On Thu, May 6, 2010 at 2:11 PM, Frank Olivier <franko@microsoft.com> wrote:
>
> SRT is far from the closest-to-ideal format for anyone that’s actually involved in real captioning.
>
> The features one would need to add to SRT:
> 1) Make it amenable to CSS styling. Which means making it have a regular syntax that CSS selectors will work on (XML would spring to mind), or embedding styling information in the format itself.
> 2) Enable it to support internationalised text, including bidi rules horizontal and vertical line and block layout.
> 3) Enabling it to be positioned precisely with respect to elements in the video to avoid spilling over burned in text
> 4) Supporting Ruby display
> 5) Supporting multiple simultaneous captions for turn taking dialogue. Including positioning them differently in relation to video.
> 6) Specifying text backgrounds with/without opacity.
> 7) Supporting common caption idioms like roll-up, word at a time and line at a time pop-on. To take advantage of TV caption data.
> 8) Supporting inline styling for emphasized words.

#1-6 are present in WebSRT or the bindings it exposes to CSS.  #8 is
supported, just not through inline styling (you can, however,
emphasize words, and then style them specially with CSS).  #7 is the
only thing not supported right now, but doesn't appear to be a
necessity so far.  (Streaming captions may require something like
that, but I don't believe they're supported quite yet.)
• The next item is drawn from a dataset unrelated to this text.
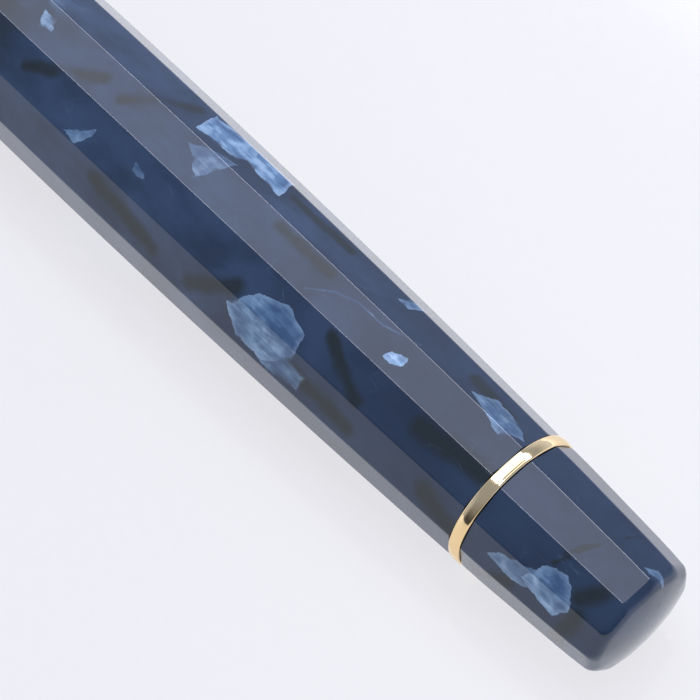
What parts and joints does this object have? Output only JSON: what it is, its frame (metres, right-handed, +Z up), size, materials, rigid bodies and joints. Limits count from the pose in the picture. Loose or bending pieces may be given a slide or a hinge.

> These features need to be supported by the HTML embedding:
> 7) Closing the content off from the host HTML page when it comes from a different domain (while preserving 1) to protect IP.
> 8) Enabling the video owner to supply the styling independent of the host page.
>
> Once you've done all that, you are going to be looking at something very similar to TTML.

Both of these are anti-features.  There may be security reasons to
restrict script access to the content of cross-origin tracks, but
restricting it to "protect IP" is not something we want to do.

Similarly with packaging formatting together with the video.  The
pattern used on the web is that the consumer is the one who gets to
decide how to style something.  If you need absolute control,
<iframe>s are the way to go.


> No browser needs to implement XSL:FO to support TTML, that is a complete red herring. Flash and Silverlight have been using it for 2 years or more and neither is using XSL:FO. There is no need to write a spec defining how layout "primitives should be interpreted", the TTML spec already does that.

Flash and Silverlight aren't concerned with being interoperable.  They
can rely on hacking something together that works well enough.  The
open web works somewhat differently.


> In fact there is simply no need to integrate the caption rendering into the HTML rendering at all, it is embedded content and should be handled as such.

Either captions are rendered using existing layout technology, or
browsers have to write new code to duplicate the layout functionality
in slightly different ways.  The latter isn't very acceptable when
there are alternatives.

~TJ

Received on Thursday, 6 May 2010 21:39:20 UTC